Does USB-C Power Delivery on KTC Monitors Fully Charge a 16-inch MacBook Pro? It maintains the battery for most mixed workloads at 90 W, but sustained maximum loads can cause gradual drain because Apple recommends 140 W for fastest charging on the 16-inch model. Users who keep the laptop plugged in during light tasks rarely notice an issue.
Will a Built-in Monitor KVM Cause Window Rearrangement on macOS? Often yes, because many built-in KVMs do not emulate EDID. macOS sees the signal drop and resets window positions. Dedicated KVMs with EDID emulation largely prevent this; software tools like BetterDisplay can also help stabilize layouts.
Is Software KVM a Good Alternative to Hardware Switching? For peripheral sharing only, tools like Synergy or Input Leap work well and remove extra cables. They cannot switch the video feed, so a hardware KVM or manual source button on the monitor is still required if you want one shared display.
How Do I Minimize the Daily Toggle Tax on HDR and Local Dimming? Use OS-level hotkeys—Win+Alt+B on Windows and BetterDisplay on macOS—rather than the monitor’s OSD. Leave hardware features such as local dimming set to “On” globally and control only the signal type from the operating system.
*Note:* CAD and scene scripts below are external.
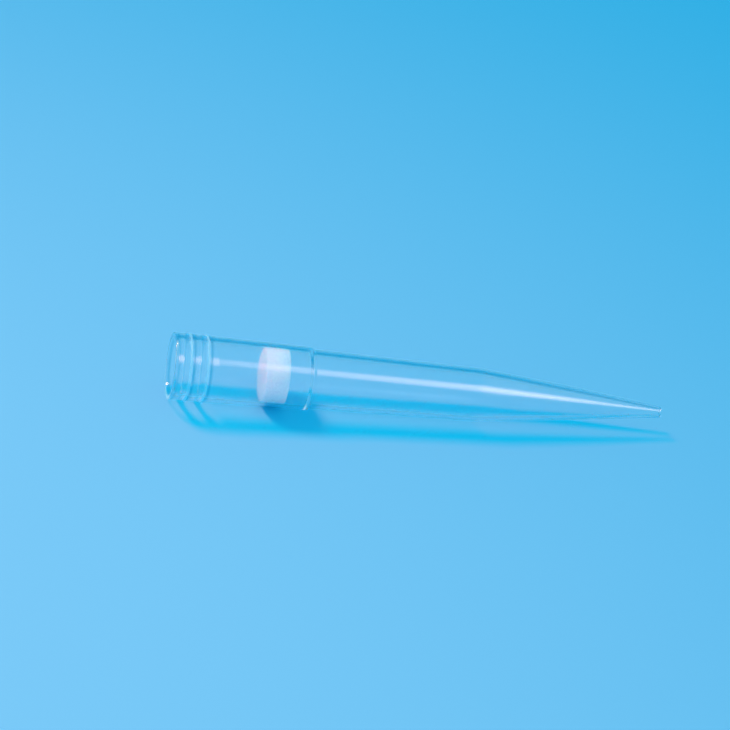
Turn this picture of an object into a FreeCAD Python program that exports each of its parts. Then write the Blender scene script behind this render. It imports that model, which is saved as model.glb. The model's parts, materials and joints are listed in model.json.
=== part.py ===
import FreeCAD, Part
import math
import os

# Filter tip for a 1000 microlitre hand pipette: a clear moulded cone, and the porous plug
# that is pushed into its barrel. All lengths are in millimetres.
#
# Both pieces are turned about the tip's own axis. They are drawn as (along, out) points:
# "along" is the distance from the mouth face towards the narrow end, "out" the distance
# from the axis. The finished tip is then laid on its side on the XY plane, mouth towards -X.

# Stations along the axis, each measured from the mouth face
TIP_LENGTH = 70.0
SOCKET_END = 9.5
SHOULDER = 19.2
KNEE = 43.2

# The hollow, from the mouth to the narrow end
LEAD_IN_DEPTH = 0.45
LEAD_IN_WIDENING = 0.2
SOCKET_DIAMETER = 7.8
BARREL_NARROWING = 0.3
LEDGE_NARROWING = 0.6
CHAMBER_NARROWING = 0.8
BARREL_END_BORE = SOCKET_DIAMETER - BARREL_NARROWING
CHAMBER_BORE = BARREL_END_BORE - LEDGE_NARROWING
KNEE_BORE = CHAMBER_BORE - CHAMBER_NARROWING
ORIFICE_BORE = 0.8
INNER_LEDGE_LEAD = 0.5

# Wall thickness at the same places
COLLAR_WALL = 0.62
BARREL_WALL = 0.6
CHAMBER_WALL = 0.62
KNEE_WALL = 0.64
END_WALL = 0.34
CONE_BELLY = 0.15

# Collar: a lip at the mouth, then rings that each swell out gently and drop back sharply
LIP_HEIGHT = 0.08
LIP_WIDTH = 0.4
LIP_DROP = 0.15
RING_COUNT = 2
RING_PITCH = 2.35
RING_HEIGHT = 0.14
RING_SWELL = 0.9
RING_CREST = 0.3
RING_DROP = 0.3

# Shoulder step on the outside, between the barrel and the long cone
SHOULDER_RUN = 0.4

# Rounding of corners
LIP_ROUNDING = 0.15
CREST_ROUNDING = 0.12
SHOULDER_ROUNDING = 0.15
KNEE_ROUNDING = 12.0
BELLY_ROUNDING = 60.0
END_ROUNDING = 0.08

# Filter plug: a plain cylinder pushed down the tapering barrel until its leading edge bites
FILTER_FACE = 12.6
FILTER_LENGTH = 3.4
FILTER_ROUNDING = 0.3

# A corner may use up to this share of the shorter side beside it
CORNER_SHARE = 0.45


def between(start, end, along):
    """Radius at a distance along a straight wall that runs from start to end."""
    share = (along - start[0]) / (end[0] - start[0])
    return start[1] + share * (end[1] - start[1])


def bore_line():
    """Corners of the hollow as (along, out, rounding), from the mouth to the orifice."""
    socket = SOCKET_DIAMETER / 2
    ledge = SHOULDER - INNER_LEDGE_LEAD
    return [
        (0.0, socket + LEAD_IN_WIDENING, LIP_ROUNDING),
        (LEAD_IN_DEPTH, socket, 0.0),
        (SOCKET_END, socket, 0.0),
        (ledge, BARREL_END_BORE / 2, SHOULDER_ROUNDING),
        (SHOULDER, CHAMBER_BORE / 2, SHOULDER_ROUNDING),
        (KNEE, KNEE_BORE / 2, KNEE_ROUNDING),
        (TIP_LENGTH, ORIFICE_BORE / 2, 0.0),
    ]


def collar_line():
    """Corners of the lip and the rings, from the mouth to the root of the last ring."""
    root = SOCKET_DIAMETER / 2 + COLLAR_WALL
    lip = root + LIP_HEIGHT
    crest = root + RING_HEIGHT
    corners = [
        (0.0, lip, LIP_ROUNDING),
        (LIP_WIDTH, lip, CREST_ROUNDING),
        (LIP_WIDTH + LIP_DROP, root, 0.0),
    ]
    for ring in range(1, RING_COUNT + 1):
        ring_root = LIP_WIDTH + ring * RING_PITCH
        crest_end = ring_root - RING_DROP
        crest_start = crest_end - RING_CREST
        corners += [
            (crest_start - RING_SWELL, root, RING_SWELL),
            (crest_start, crest, CREST_ROUNDING),
            (crest_end, crest, CREST_ROUNDING),
            (ring_root, root, 0.0),
        ]
    return corners


def cone_line():
    """Corners of the outside from the end of the barrel to the narrow end."""
    barrel_end = BARREL_END_BORE / 2 + BARREL_WALL
    chamber = CHAMBER_BORE / 2 + CHAMBER_WALL
    knee = (KNEE, KNEE_BORE / 2 + KNEE_WALL)
    end = (TIP_LENGTH, ORIFICE_BORE / 2 + END_WALL)
    belly = (KNEE + TIP_LENGTH) / 2
    return [
        (SHOULDER, barrel_end, SHOULDER_ROUNDING),
        (SHOULDER + SHOULDER_RUN, chamber, SHOULDER_ROUNDING),
        (*knee, KNEE_ROUNDING),
        (belly, between(knee, end, belly) + CONE_BELLY, BELLY_ROUNDING),
        (*end, END_ROUNDING),
    ]


def in_drawing(corner):
    """Drawing point of a corner: the turning axis is the drawing's X axis."""
    return FreeCAD.Vector(corner[0], 0, corner[1])


def corner_arc(before, corner, after):
    """Arc that rounds one corner, or None for a sharp one, with its two tangent points."""
    point = in_drawing(corner)
    back = in_drawing(before) - point
    on = in_drawing(after) - point
    half_angle = back.getAngle(on) / 2
    reach = corner[2] / math.tan(half_angle)
    reach = min(reach, CORNER_SHARE * min(back.Length, on.Length))
    if reach < 1e-6:
        return None, point, point
    back.normalize()
    on.normalize()
    start = point + back * reach
    end = point + on * reach
    radius = reach * math.tan(half_angle)
    inward = (back + on).normalize()
    middle = point + inward * (radius / math.sin(half_angle) - radius)
    return Part.Arc(start, middle, end).toShape(), start, end


def turned(corners):
    """Solid of a closed outline turned once about the tip's axis."""
    rounded = []
    for index, corner in enumerate(corners):
        after = corners[(index + 1) % len(corners)]
        rounded.append(corner_arc(corners[index - 1], corner, after))
    edges = []
    for index, (arc, start, end) in enumerate(rounded):
        if arc:
            edges.append(arc)
        following = rounded[(index + 1) % len(rounded)][1]
        if (following - end).Length > 1e-6:
            edges.append(Part.LineSegment(end, following).toShape())
    face = Part.Face(Part.Wire(Part.__sortEdges__(edges)))
    origin = FreeCAD.Vector(0, 0, 0)
    return face.revolve(origin, FreeCAD.Vector(1, 0, 0), 360)


def tip_body():
    """The moulded tip: collar, barrel, shoulder and long cone in one piece."""
    outside = collar_line() + cone_line()
    return turned(outside + bore_line()[::-1])


def filter_plug():
    """The porous plug, as wide as the barrel's bore where its leading edge stops."""
    leading_face = FILTER_FACE + FILTER_LENGTH
    bore = bore_line()
    bite = leading_face - FILTER_ROUNDING
    radius = between(bore[2], bore[3], bite)
    return turned([
        (FILTER_FACE, 0.0, 0.0),
        (FILTER_FACE, radius, FILTER_ROUNDING),
        (leading_face, radius, FILTER_ROUNDING),
        (leading_face, 0.0, 0.0),
    ])


def resting_line(balance):
    """The two outside corners that the tip rests on when it lies under its own weight."""
    corners = collar_line() + cone_line()
    pairs = []
    for mouth_side in corners:
        for end_side in corners:
            if mouth_side[0] <= balance < end_side[0]:
                pairs.append((mouth_side, end_side))
    return max(pairs, key=lambda pair: between(pair[0], pair[1], balance))


def laid_down(shape, body):
    """The shape turned to lie with the tip on the XY plane, centred over the origin."""
    balance = body.CenterOfMass.x
    mouth_side, end_side = resting_line(balance)
    slope = (mouth_side[1] - end_side[1]) / (end_side[0] - mouth_side[0])
    lean = FreeCAD.Rotation(FreeCAD.Vector(0, 1, 0), math.degrees(math.atan(slope)))
    leaning = body.copy()
    leaning.Placement = FreeCAD.Placement(FreeCAD.Vector(0, 0, 0), lean)
    box = leaning.optimalBoundingBox(False)
    to_origin = FreeCAD.Vector(-box.Center.x, -box.Center.y, -box.ZMin)
    placed = shape.copy()
    placed.Placement = FreeCAD.Placement(to_origin, lean)
    return placed


os.makedirs("parts", exist_ok=True)
body = tip_body()
pieces = {"tip_body": body, "filter_plug": filter_plug()}
for name, shape in pieces.items():
    placed = laid_down(shape, body)
    placed.exportStep("parts/" + name + ".step")
    box = placed.optimalBoundingBox(False)
    print(name, "volume %.2f mm3" % placed.Volume, "valid", placed.isValid())
    print("  x %.3f..%.3f  y %.3f..%.3f  z %.3f..%.3f" % (
        box.XMin, box.XMax, box.YMin, box.YMax, box.ZMin, box.ZMax))
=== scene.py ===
# %% [markdown]
# # A filter pipette tip
#
# The object is a disposable tip for a 1000 microlitre hand pipette. It has two pieces. The body is
# one injection moulding of clear polypropylene: a collar with a lip and two low rings, a short
# barrel, a shoulder, and a long cone that ends in a fine hole. The filter is a white porous plug
# that a machine pushes into the barrel.
#
# Nothing in it is moved. Both pieces are turned shapes, and clear plastic shows every flat of a
# coarse mesh as a bend in what is seen through it. So the lesson makes each piece again as a much
# finer turned mesh on the same axis, and lets that stand for the CAD node.

import json
import math

import bmesh
import bpy
from mathutils import Matrix, Vector


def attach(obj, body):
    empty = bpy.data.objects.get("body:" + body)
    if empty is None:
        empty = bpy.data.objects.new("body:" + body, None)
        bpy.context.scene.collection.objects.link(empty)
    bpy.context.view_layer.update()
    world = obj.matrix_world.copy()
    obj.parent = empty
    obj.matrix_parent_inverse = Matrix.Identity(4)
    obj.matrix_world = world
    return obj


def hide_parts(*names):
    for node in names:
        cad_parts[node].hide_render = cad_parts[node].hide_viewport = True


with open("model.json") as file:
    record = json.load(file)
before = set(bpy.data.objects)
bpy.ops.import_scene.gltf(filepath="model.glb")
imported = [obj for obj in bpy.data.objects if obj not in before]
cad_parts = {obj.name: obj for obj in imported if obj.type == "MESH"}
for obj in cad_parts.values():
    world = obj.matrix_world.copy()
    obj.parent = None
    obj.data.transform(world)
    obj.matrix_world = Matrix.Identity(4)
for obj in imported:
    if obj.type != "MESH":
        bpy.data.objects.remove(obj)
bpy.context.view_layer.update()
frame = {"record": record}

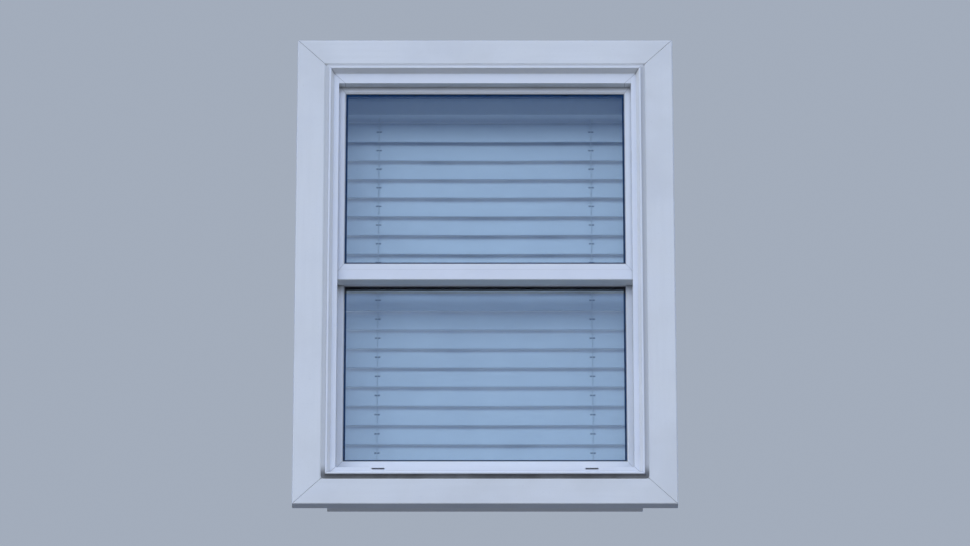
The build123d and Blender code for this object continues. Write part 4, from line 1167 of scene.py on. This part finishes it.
class SASHWINDOW_OT_studio(bpy.types.Operator):
    """Adds the floor, the soft light, the plain backdrop and the camera"""

    bl_idname = "sash_window.studio"
    bl_label = "Studio"

    def execute(self, context):
        studio = context.scene.sash_window_studio
        self.add_floor(studio)
        self.add_world(context.scene, studio)
        self.add_panel("sky_panel", *SKY_PANEL, studio.panel_power)
        self.add_panel("room_panel", *ROOM_PANEL, studio.room_power)
        self.add_camera(context.scene, studio)
        return {"FINISHED"}

    def add_floor(self, studio):
        """Flat round floor: rings of points, the spacing growing as a square."""
        rings = FLOOR_REACH * np.linspace(0.02, 1.0, FLOOR_RINGS) ** 2
        angle = np.linspace(0.0, 2 * np.pi, FLOOR_SIDES, endpoint=False)
        points = np.stack([
            rings[:, None] * np.cos(angle), rings[:, None] * np.sin(angle),
            np.full((FLOOR_RINGS, FLOOR_SIDES), studio.floor_height),
        ], axis=-1)
        index = np.arange(FLOOR_RINGS * FLOOR_SIDES).reshape(FLOOR_RINGS, FLOOR_SIDES)
        turned = np.roll(index, -1, axis=1)
        quads = np.stack([index[:-1], index[1:], turned[1:], turned[:-1]], axis=-1)
        faces = quads.reshape(-1, 4).tolist() + [index[0].tolist()]
        mesh = bpy.data.meshes.new("studio_floor")
        mesh.from_pydata(points.reshape(-1, 3).tolist(), [], faces)
        material, w, shader, _ = empty_material("studio_floor")
        tone = w.noise(w.object_place(), 0.6, 2.0)
        pale = w.blend(tone, *(colour4(colour) for colour in FLOOR_COLOURS))
        bounced = w.node("ShaderNodeLightPath").outputs["Is Diffuse Ray"]
        w.fill(shader, {
            "Base Color": w.blend(bounced, pale, colour4(studio.floor_bounce)),
            "Roughness": 0.8,
        })
        mesh.materials.append(material)
        floor = bpy.data.objects.new("studio_floor", mesh)
        bpy.context.scene.collection.objects.link(floor)

    def add_world(self, scene, studio):
        """Light dome, bright above and in front, a plain backdrop, and a sky and ground for
        gloss."""
        world = bpy.data.worlds.new("studio_world")
        world.use_nodes = True
        world.node_tree.nodes.clear()
        w = Wiring(world.node_tree)
        path = w.node("ShaderNodeLightPath").outputs
        x, y, z = w.parts(w.node("ShaderNodeTexCoord").outputs["Generated"])
        front = w.ramp(w.times(y, -1.0), -0.3, 0.3, studio.back_share, 1.0)
        leaning = w.maths("MULTIPLY_ADD", x, -studio.side_lean, 1.0)
        level = w.times(w.times(front, leaning), w.ramp(z, 0.35, 0.95, 1.0, 0.55))
        backdrop = colour4(studio.backdrop_colour)
        shade = w.blend(
            w.ramp(z, -0.06, 0.22), colour4(studio.bounce_colour), colour4(studio.shade_colour))
        dome = w.vector("SCALE", {0: shade, "Scale": w.times(level, studio.shade_strength)})
        mirrored = w.blend(
            w.ramp(z, -0.08, 0.30), colour4(studio.ground_colour), colour4(studio.sky_colour))
        behind = w.blend(w.ramp(y, -0.1, 0.1), backdrop, colour4(studio.room_colour))
        shown = w.blend(path["Is Glossy Ray"], dome, mirrored)
        shown = w.blend(path["Is Transmission Ray"], shown, behind)
        shown = w.blend(path["Is Camera Ray"], shown, backdrop)
        background = w.node("ShaderNodeBackground", {"Color": shown})
        w.node("ShaderNodeOutputWorld", {"Surface": background.outputs[0]})
        scene.world = world
        scene.view_settings.view_transform = "Standard"

    def add_panel(self, name, place, size, power):
        """Large soft panel that faces the middle of the window."""
        data = bpy.data.lights.new(name, "AREA")
        data.shape = "RECTANGLE"
        data.size, data.size_y = size
        data.energy = power
        data.color = PANEL_COLOUR
        panel = self.aimed(name, data, place)
        panel.visible_glossy = False
        panel.visible_transmission = False

    def add_camera(self, scene, studio):
        """Camera below and in front, as someone on the ground sees a gable window."""
        data = bpy.data.cameras.new("camera")
        data.sensor_width = 36.0
        data.lens = studio.focal_length
        data.clip_end = 200.0
        scene.camera = self.aimed("camera", data, CAMERA_PLACE)

    def aimed(self, name, data, place):
        """A light or camera at that place, turned to the middle of the window."""
        made = bpy.data.objects.new(name, data)
        made.location = place
        made.rotation_mode = "QUATERNION"
        made.rotation_quaternion = (FACE_MIDDLE - place).to_track_quat("-Z", "Y")
        bpy.context.scene.collection.objects.link(made)
        return made


class SASHWINDOW_PT_sidebar(bpy.types.Panel):
    """Lists the window's pieces and their settings"""

    bl_idname = "SASHWINDOW_PT_sidebar"
    bl_label = "Sash Window"
    bl_space_type = "VIEW_3D"
    bl_region_type = "UI"
    bl_category = "Sash Window"

    def draw(self, context):
        for operator in OPERATORS:
            self.layout.operator(operator.bl_idname)
        for key, kind in SETTINGS.items():
            box = self.layout.box()
            for name in kind.__annotations__:
                box.prop(getattr(context.scene, key), name)


OPERATORS = (
    SASHWINDOW_OT_studio,
    SASHWINDOW_OT_casing,
    SASHWINDOW_OT_sealant,
    SASHWINDOW_OT_lining,
    SASHWINDOW_OT_vinyl,
    SASHWINDOW_OT_glass,
    SASHWINDOW_OT_hardware,
    SASHWINDOW_OT_blind_fittings,
    SASHWINDOW_OT_blind_slats,
    SASHWINDOW_OT_blind_wand,
)
SETTINGS = {
    "sash_window_boards": BoardSettings,
    "sash_window_sashes": SashSettings,
    "sash_window_blind": BlindSettings,
    "sash_window_studio": StudioSettings,
}
CLASSES = (*SETTINGS.values(), *OPERATORS, SASHWINDOW_PT_sidebar)


def register():
    for kind in CLASSES:
        bpy.utils.register_class(kind)
    for key, kind in SETTINGS.items():
        setattr(bpy.types.Scene, key, bpy.props.PointerProperty(type=kind))


def unregister():
    for key in SETTINGS:
        delattr(bpy.types.Scene, key)
    for kind in reversed(CLASSES):
        bpy.utils.unregister_class(kind)


def main():
    """Registers the add-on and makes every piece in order."""
    register()
    bpy.ops.sash_window.studio()
    bpy.ops.sash_window.casing()
    bpy.ops.sash_window.sealant()
    bpy.ops.sash_window.lining()
    bpy.ops.sash_window.vinyl()
    bpy.ops.sash_window.glass()
    bpy.ops.sash_window.hardware()
    bpy.ops.sash_window.blind_fittings()
    bpy.ops.sash_window.blind_slats()
    bpy.ops.sash_window.blind_wand()


if __name__ == "__main__":
    main()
Do I Need to Update Monitor Firmware for Reliable Mac Wake-from-Sleep? Yes. Many reported wake failures with Apple Silicon improve after firmware updates. Check the manufacturer’s support page regularly and keep the monitor on the latest controller version.
Which Setup Is Better for a Small Apartment: Ultra-Wide or Standard 27-Inch? An ultra-wide like the KTC H49S66 replaces two monitors in limited space and gives a continuous canvas for Mac multitasking. A standard 27-inch 4K model paired with a dedicated KVM is simpler if you prefer sharper pixel density for long text-editing sessions.